The Reorganization of Self

One of the less immediately visible aims of Meiji reform was to cultivate a new kind of subject: the autonomous, responsible individual citizen (kokumin).

This was not merely a philosophical goal. It was instrumental:

  • A modern nation-state needed disciplined soldiers, literate taxpayers, and educated workers
  • Citizens had to think of themselves as individuals tied to the state, rather than vassals tied to a lord

Yet this ideal of individuality clashed with the reality of the ie system, in which the household head had legal authority over all family members, and personal identity was defined relationally rather than independently.

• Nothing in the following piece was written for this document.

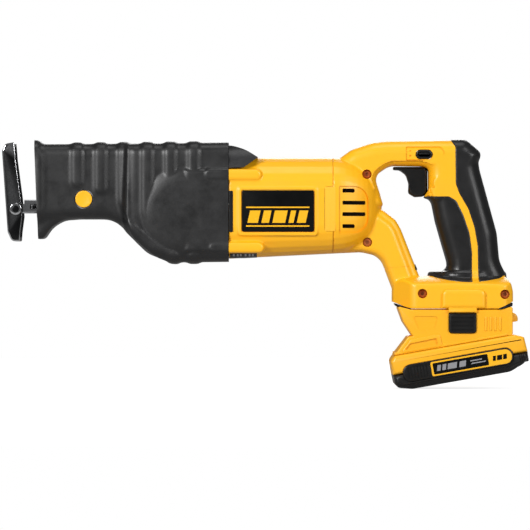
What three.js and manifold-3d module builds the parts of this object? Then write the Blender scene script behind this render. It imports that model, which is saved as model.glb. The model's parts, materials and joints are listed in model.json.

This contradiction is central to The Innocent, which uses its confessional, first-person narrative form to dramatize, in a sense, the emergence of a modern, autonomous self. As an I-novel (shishosetsu), it is uniquely suited to explore the tensions between inherited social obligations and the evolving demand for individual subjectivity in a rapidly modernizing society. The novel probes conscience, personal love, and emotional conflict in ways that challenge traditional roles. In doing so, it participates in the birth of the I-novel: a literary form devoted to introspection and self-expression. By 1910, this broader project had become an aesthetic and ideological aim of the “White Birch” literary society (Shirakaba-ha), a humanist-leaning group co-founded by Saneatsu Mushanokoji that championed individualism, ethical idealism, and Western liberal thought.

Conclusion: Literature as Reflection and Critique

The uncle’s sardonic use of shinheimin may seem like a personal joke, but it encapsulates much more than social wit. It crystallizes the paradoxes of Meiji-era social engineering, serving as a literary flashpoint for the contradictions at the heart of Japan’s modernization. As a pivotal moment in an early I-novel, it not only signals protest against entrenched hierarchies but also foregrounds the emergent self-consciousness central to the genre’s role in articulating an autonomous individual subjectivity.

The Innocent is not a political tract, yet it is deeply political. Its quiet tone belies the depth of its insight into the nature of modern Japanese identity. As an early I-novel, it stands at the threshold of a new literary and philosophical era, one where the personal was never merely personal, but bound up with the transformation of Japanese society itself. By examining a single symbolic moment, we gain access to the larger forces that shaped modern Japan – and its “modern self.”


References, Further Reading

Saneatsu Mushanokoji, The Innocent (1911), trans. Michael Guest, (Sydney: Furin Chime Press, 2024).

David Chapman. (2011) Geographies of Self and Other: Mapping Japan through the Koseki. Asia-Pacific Journal Vol. 2, Iss. 29, No. 2.

Trevor Getz. “Meiji Restoration: Japan’s Industrial Revolution.”

James Miura, (2019) “Birth of the Outcaste in Tokugawa Japan“, PDF., in Hohonu 17, University of Hawai‵i

Karl Jakob Krobness, (2014) “Jus Koseki: Household registration and Japanese citizenship,Asia-Pacific Journal: Japan Focus Vol. 12, Iss. 35, No. 1.